Plan sponsors have questioned whether stable value funds provide inflation protection. Historically, stable value returns have outpaced inflation and has been consistent in producing positive real returns. However, we note that fixed income returns historically were much higher while inflation remained low. The gap between stable value returns and inflation has shrunk considerably.
Stable value in target date funds
Many stable value managers view target date funds (TDF) as a potential growth engine, hoping that stable value will be included within a TDF. Some of the leading TDF managers we interviewed were less receptive to using stable value funds. Logistical and legislative hurdles pose barriers for including stable value in off-the-shelf TDFs. Many TDF managers believe that the cost of using stable value in TDFs outweigh the benefits. For example, they believe that short term bond funds likely will generate returns similar to stable value and having principal protection on just that portion of a target date sleeve is of less value when the TDF is exposed to fluctuations in the equity market. Custom target date fund solutions were most likely to incorporate a stable value fund.
Preet Prashar, CFA, is senior research analyst with Pavilion Advisory Group Inc.

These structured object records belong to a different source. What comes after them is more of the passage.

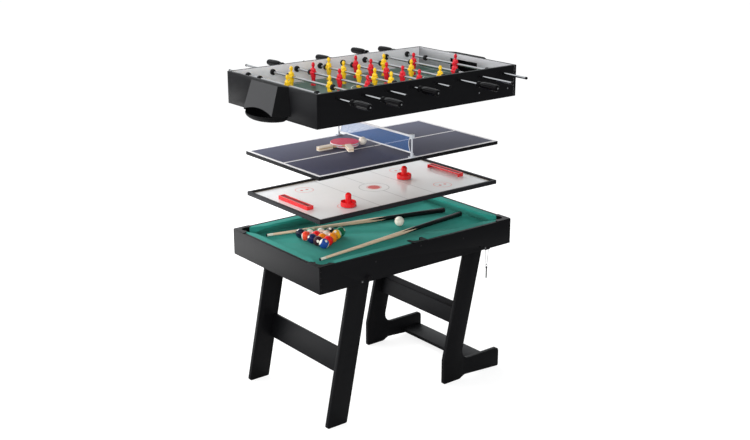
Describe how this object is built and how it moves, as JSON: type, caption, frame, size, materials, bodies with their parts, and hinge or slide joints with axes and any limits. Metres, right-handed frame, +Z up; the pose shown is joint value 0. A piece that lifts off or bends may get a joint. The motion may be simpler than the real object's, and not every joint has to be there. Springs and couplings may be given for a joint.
{
  "type": "multi game table",
  "caption": "Folding pool table on leaning legs, with a table hockey top, a table tennis top and a table football box held above it, lifted off one by one.",
  "frame": {"origin": "on the floor, under the middle of the table", "axes": "+X along the table towards the legs with long feet, +Y from the front to the back, +Z up"},
  "size_m": [1.4126, 1.2826, 1.637],
  "materials": {
    "black_board": "satin black foil on board",
    "green_cloth": "matte green cloth glued on board",
    "coloured_resin": "polished",
    "white_resin": "polished",
    "pale_maple": "varnished",
    "black_plastic": "fine grain",
    "grey_cord": "braided",
    "bright_steel": "plated",
    "white_laminate": "smooth laminate",
    "red_plastic": "moulded",
    "yellow_plastic": "moulded",
    "blue_grey_board": "satin paint on board",
    "blue_net": "knotted",
    "pale_grey_plastic": "moulded",
    "red_rubber": "rubber faced ply",
    "white_celluloid": "matt moulded",
    "green_laminate": "smooth laminate"
  },
  "bodies": {
    "table": {"apron_front": "black_board", "apron_back": "black_board", "apron_left": "black_board", "apron_right": "black_board", "pool_bed": "green_cloth", "cushion_rails": "green_cloth", "pocket_front_left": "black_plastic", "pocket_front_middle": "black_plastic", "pocket_front_right": "black_plastic", "pocket_back_left": "black_plastic", "pocket_back_middle": "black_plastic", "pocket_back_right": "black_plastic", "racked_balls": "coloured_resin", "cue_ball": "white_resin", "cue_1": "pale_maple", "cue_2": "pale_maple", "lanyard_fitting": "black_plastic", "lanyard": "grey_cord", "lock_pin": "bright_steel"},
    "left_leg_frame": {"left_leg_front": "black_board", "left_leg_back": "black_board", "left_leg_stretcher": "black_board"},
    "right_leg_frame": {"right_leg_front": "black_board", "right_leg_back": "black_board", "right_leg_stretcher": "black_board", "right_foot_board": "black_board"},
    "hockey_top": {"hockey_rim": "black_plastic", "hockey_playfield": "white_laminate"},
    "pusher_left": {"pusher_1": "red_plastic"},
    "pusher_right": {"pusher_2": "red_plastic"},
    "tennis_top": {"tennis_board": "blue_grey_board", "tennis_net": "blue_net", "net_post_front": "pale_grey_plastic", "net_post_back": "pale_grey_plastic", "paddle_lower": "red_rubber", "paddle_upper": "red_rubber", "tennis_ball": "white_celluloid"},
    "football_box": {"box_front": "black_board", "box_back": "black_board", "box_left_end": "black_board", "box_right_end": "black_board", "football_playfield": "green_laminate", "goal_hood_left": "black_plastic", "goal_hood_right": "black_plastic"},
    "yellow_keeper_carriage": {"yellow_keeper_cap": "black_plastic"},
    "yellow_keeper_spindle": {"yellow_keeper_rod": "yellow_plastic"},
    "yellow_defence_carriage": {"yellow_defence_cap": "black_plastic"},
    "yellow_defence_spindle": {"yellow_defence_rod": "yellow_plastic"},
    "red_attack_carriage": {"red_attack_cap": "black_plastic"},
    "red_attack_spindle": {"red_attack_rod": "red_plastic"},
    "yellow_midfield_carriage": {"yellow_midfield_cap": "black_plastic"},
    "yellow_midfield_spindle": {"yellow_midfield_rod": "yellow_plastic"},
    "red_midfield_carriage": {"red_midfield_cap": "black_plastic"},
    "red_midfield_spindle": {"red_midfield_rod": "red_plastic"},
    "yellow_attack_carriage": {"yellow_attack_cap": "black_plastic"},
    "yellow_attack_spindle": {"yellow_attack_rod": "yellow_plastic"},
    "red_defence_carriage": {"red_defence_cap": "black_plastic"},
    "red_defence_spindle": {"red_defence_rod": "red_plastic"},
    "red_keeper_carriage": {"red_keeper_cap": "black_plastic"},
    "red_keeper_spindle": {"red_keeper_rod": "red_plastic"}
  },
  "joints": [
    {"name": "left_leg_fold", "type": "hinge", "parent": "table", "child": "left_leg_frame", "pos_m": [-0.358, 0, 0.705], "axis": [0, -1, 0], "range_deg": [0, 95]},
    {"name": "right_leg_fold", "type": "hinge", "parent": "table", "child": "right_leg_frame", "pos_m": [0.4245, 0, 0.705], "axis": [0, -1, 0], "range_deg": [0, 90]},
    {"name": "hockey_top_lift", "type": "slide", "parent": "table", "child": "hockey_top", "axis": [0, 0, 1], "range_m": [-0.176, 0]},
    {"name": "pusher_left_slide", "type": "slide", "parent": "hockey_top", "child": "pusher_left", "axis": [1, 0, 0], "range_m": [-0.11, 0.25]},
    {"name": "pusher_right_slide", "type": "slide", "parent": "hockey_top", "child": "pusher_right", "axis": [1, 0, 0], "range_m": [-0.2, 0.19]},
    {"name": "tennis_top_lift", "type": "slide", "parent": "hockey_top", "child": "tennis_top", "axis": [0, 0, 1], "range_m": [-0.125, 0]},
    {"name": "football_box_lift", "type": "slide", "parent": "tennis_top", "child": "football_box", "axis": [0, 0, 1], "range_m": [-0.167, 0]},
    {"name": "yellow_keeper_slide", "type": "slide", "parent": "football_box", "child": "yellow_keeper_carriage", "axis": [0, 1, 0], "range_m": [-0.11, 0.09]},
    {"name": "yellow_keeper_spin", "type": "hinge", "parent": "yellow_keeper_carriage", "child": "yellow_keeper_spindle", "pos_m": [-0.497, 0, 1.585], "axis": [0, 1, 0], "continuous": true},
    {"name": "yellow_defence_slide", "type": "slide", "parent": "football_box", "child": "yellow_defence_carriage", "axis": [0, 1, 0], "range_m": [-0.1835, 0.1223]},
    {"name": "yellow_defence_spin", "type": "hinge", "parent": "yellow_defence_carriage", "child": "yellow_defence_spindle", "pos_m": [-0.355, 0, 1.585], "axis": [0, 1, 0], "continuous": true},
    {"name": "red_attack_slide", "type": "slide", "parent": "football_box", "child": "red_attack_carriage", "axis": [0, 1, 0], "range_m": [-0.0836, 0.1022]},
    {"name": "red_attack_spin", "type": "hinge", "parent": "red_attack_carriage", "child": "red_attack_spindle", "pos_m": [-0.213, 0, 1.585], "axis": [0, 1, 0], "continuous": true},
    {"name": "yellow_midfield_slide", "type": "slide", "parent": "football_box", "child": "yellow_midfield_carriage", "axis": [0, 1, 0], "range_m": [-0.0879, 0.0359]},
    {"name": "yellow_midfield_spin", "type": "hinge", "parent": "yellow_midfield_carriage", "child": "yellow_midfield_spindle", "pos_m": [-0.071, 0, 1.585], "axis": [0, 1, 0], "continuous": true},
    {"name": "red_midfield_slide", "type": "slide", "parent": "football_box", "child": "red_midfield_carriage", "axis": [0, 1, 0], "range_m": [-0.0532, 0.0706]},
    {"name": "red_midfield_spin", "type": "hinge", "parent": "red_midfield_carriage", "child": "red_midfield_spindle", "pos_m": [0.071, 0, 1.585], "axis": [0, 1, 0], "continuous": true},
    {"name": "yellow_attack_slide", "type": "slide", "parent": "football_box", "child": "yellow_attack_carriage", "axis": [0, 1, 0], "range_m": [-0.0669, 0.1189]},
    {"name": "yellow_attack_spin", "type": "hinge", "parent": "yellow_attack_carriage", "child": "yellow_attack_spindle", "pos_m": [0.213, 0, 1.585], "axis": [0, 1, 0], "continuous": true},
    {"name": "red_defence_slide", "type": "slide", "parent": "football_box", "child": "red_defence_carriage", "axis": [0, 1, 0], "range_m": [-0.1223, 0.1835]},
    {"name": "red_defence_spin", "type": "hinge", "parent": "red_defence_carriage", "child": "red_defence_spindle", "pos_m": [0.355, 0, 1.585], "axis": [0, 1, 0], "continuous": true},
    {"name": "red_keeper_slide", "type": "slide", "parent": "football_box", "child": "red_keeper_carriage", "axis": [0, 1, 0], "range_m": [-0.065, 0.135]},
    {"name": "red_keeper_spin", "type": "hinge", "parent": "red_keeper_carriage", "child": "red_keeper_spindle", "pos_m": [0.497, 0, 1.585], "axis": [0, 1, 0], "continuous": true}
  ]
}
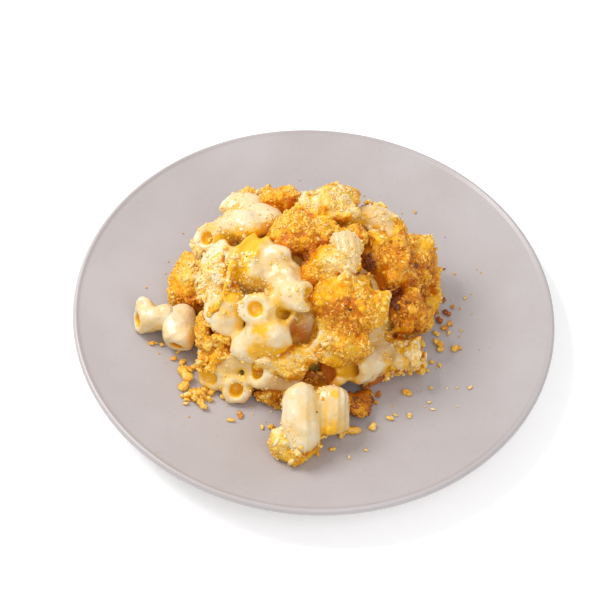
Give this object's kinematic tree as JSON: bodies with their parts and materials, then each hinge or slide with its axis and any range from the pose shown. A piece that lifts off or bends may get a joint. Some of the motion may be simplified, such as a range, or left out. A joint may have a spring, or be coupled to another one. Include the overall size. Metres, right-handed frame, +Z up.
{
  "type": "plated macaroni and cheese",
  "caption": "Serving of macaroni and cheese with toasted crumbs, heaped on a round coupe plate with loose elbows of pasta beside it.",
  "frame": {"origin": "middle of the plate where its foot ring stands on the table", "axes": "+Z up, the side shown to the viewer faces -Y, +X to the viewer's right"},
  "size_m": [0.22, 0.22, 0.062],
  "materials": {
    "plate_glaze": "satin glaze, warm lavender grey",
    "cheese_crumb": "toasted golden crumbs over cheese sauce",
    "sauced_pasta": "cooked pasta in a glossy pale cheese sauce"
  },
  "bodies": {
    "root": {"plate": "plate_glaze", "macaroni_heap": "cheese_crumb", "macaroni_stray_right": "sauced_pasta", "macaroni_stray_left": "sauced_pasta"}
  },
  "joints": []
}
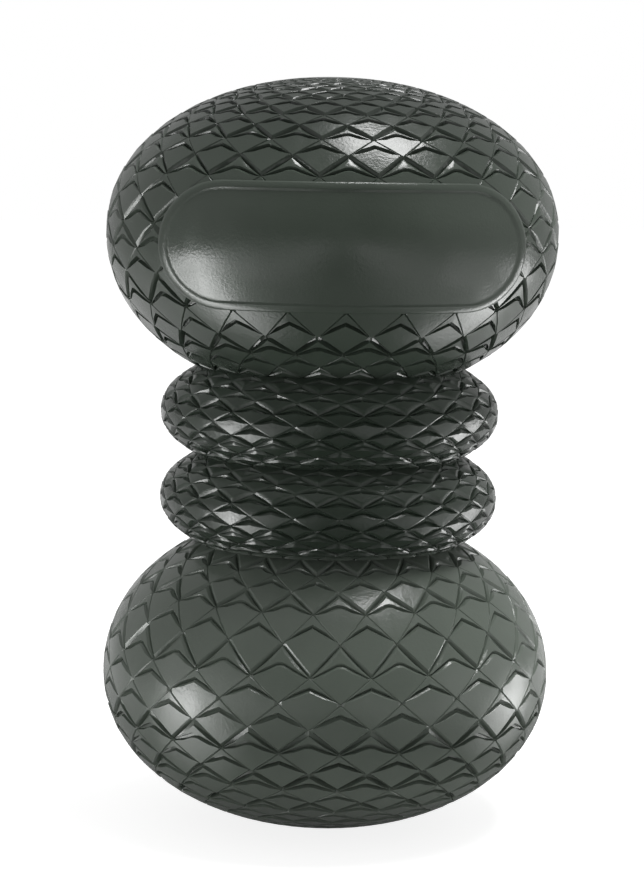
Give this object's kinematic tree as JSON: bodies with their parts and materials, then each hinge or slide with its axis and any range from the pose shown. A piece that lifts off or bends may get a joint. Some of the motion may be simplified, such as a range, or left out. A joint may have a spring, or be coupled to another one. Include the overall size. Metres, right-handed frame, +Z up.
{
  "type": "squeaking rubber chew toy",
  "caption": "Hollow rubber chew toy of two flattened scale-textured balls joined by a flexible ribbed neck, with a squeaker in the lower ball.",
  "frame": {"origin": "centre of the small flat under the lower ball, on which the toy stands", "axes": "+Z up the long axis, from the lower ball to the upper ball; -Y towards the bare raised panel on the upper ball"},
  "size_m": [0.072, 0.0726, 0.1191],
  "materials": {
    "toy_rubber": "gloss",
    "squeaker_plastic": "gloss",
    "reed_film": "gloss"
  },
  "bodies": {
    "lower_end": {"lower_ball": "toy_rubber", "squeaker_barrel": "squeaker_plastic", "reed_block": "squeaker_plastic", "reed_clamp": "squeaker_plastic", "squeaker_cap": "squeaker_plastic"},
    "neck_below": {"lower_rib": "toy_rubber"},
    "neck_above": {"upper_rib": "toy_rubber"},
    "upper_end": {"upper_ball": "toy_rubber"},
    "reed": {"squeaker_reed": "reed_film"}
  },
  "joints": [
    {"name": "lower_neck_bend", "type": "hinge", "parent": "lower_end", "child": "neck_below", "pos_m": [0, 0, 0.0451], "axis": [0, 1, 0], "range_deg": [-12, 12], "stiffness_Nm_per_rad": 2},
    {"name": "neck_squeeze", "type": "slide", "parent": "neck_below", "child": "neck_above", "axis": [0, 0, -1], "range_m": [0, 0.006], "stiffness_N_per_m": 4000, "deforming": ["lower_rib", "upper_rib"]},
    {"name": "upper_neck_bend", "type": "hinge", "parent": "neck_above", "child": "upper_end", "pos_m": [0, 0, 0.0731], "axis": [0, 1, 0], "range_deg": [-12, 12], "stiffness_Nm_per_rad": 2},
    {"name": "reed_flutter", "type": "hinge", "parent": "lower_end", "child": "reed", "pos_m": [0, 0, 0.0046], "axis": [1, 0, 0], "range_deg": [-4, 4], "stiffness_Nm_per_rad": 0.000002}
  ],
  "couplings": [
    {"joint": "upper_neck_bend", "follows": "lower_neck_bend", "ratio": 1}
  ]
}
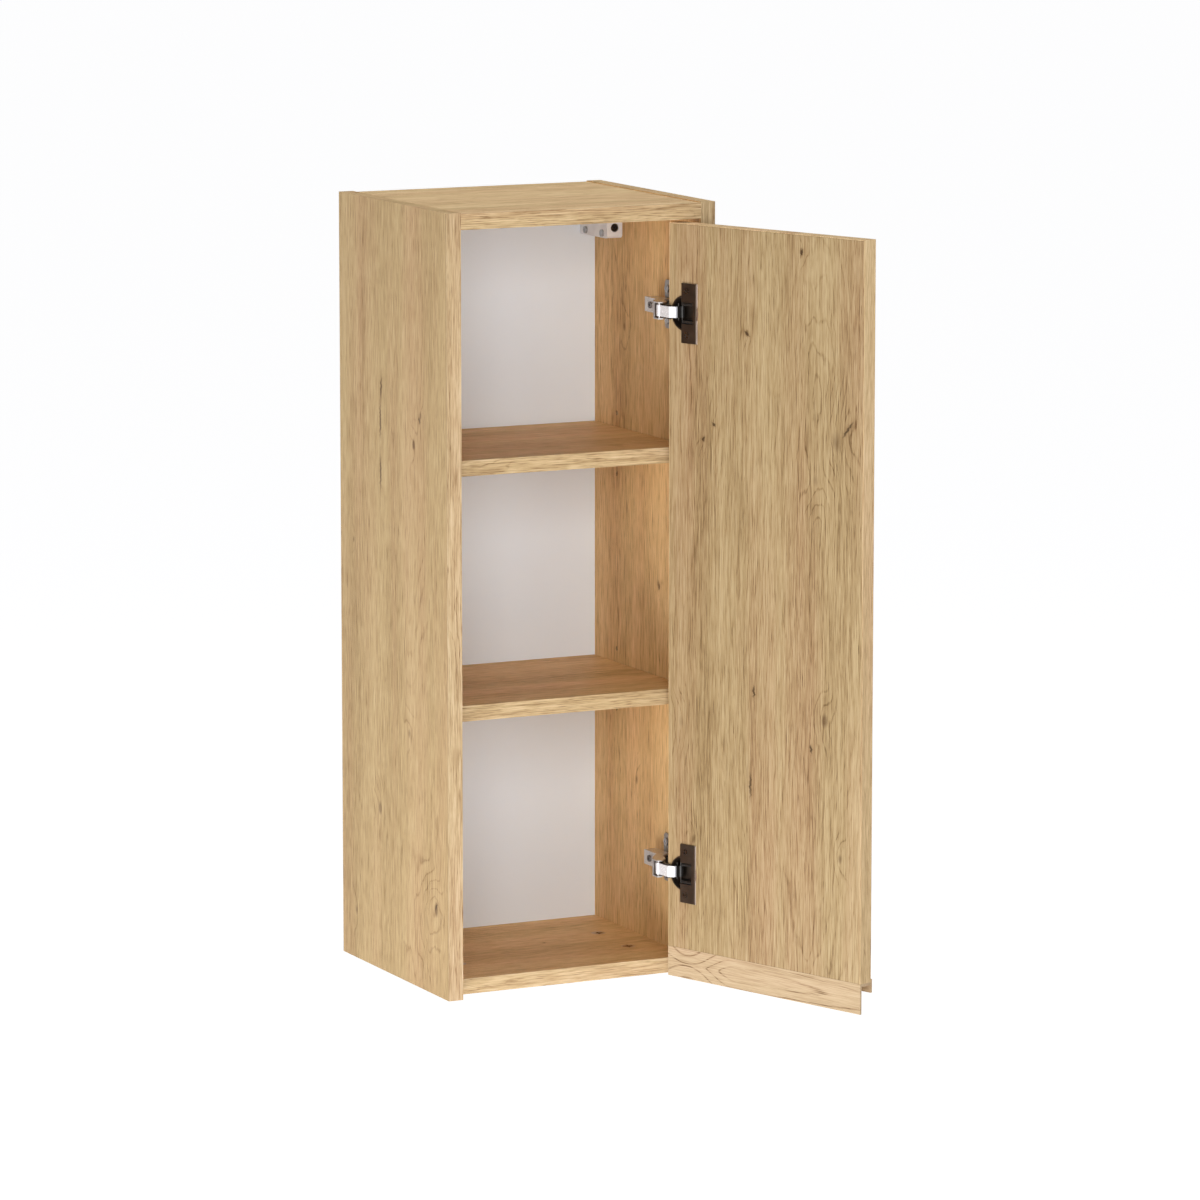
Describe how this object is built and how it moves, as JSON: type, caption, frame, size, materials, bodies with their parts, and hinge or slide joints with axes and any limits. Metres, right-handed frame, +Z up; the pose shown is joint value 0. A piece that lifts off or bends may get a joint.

[i] Prudential polled more than 400 plan sponsors and 300 advisors/consultants, while MetLife surveyed 205 plan sponsors, 20 stable value managers and nine consultants.
[ii] Hueler takes a straight average of the monthly book value returns of the funds participating in the Hueler Analytics Stable Value Pooled Fund Universe for the month identified. The monthly indeces are linked to calculate the index values for the designated periods. The Hueler Universe currently represents the investment strategies across 15 stable value pooled funds.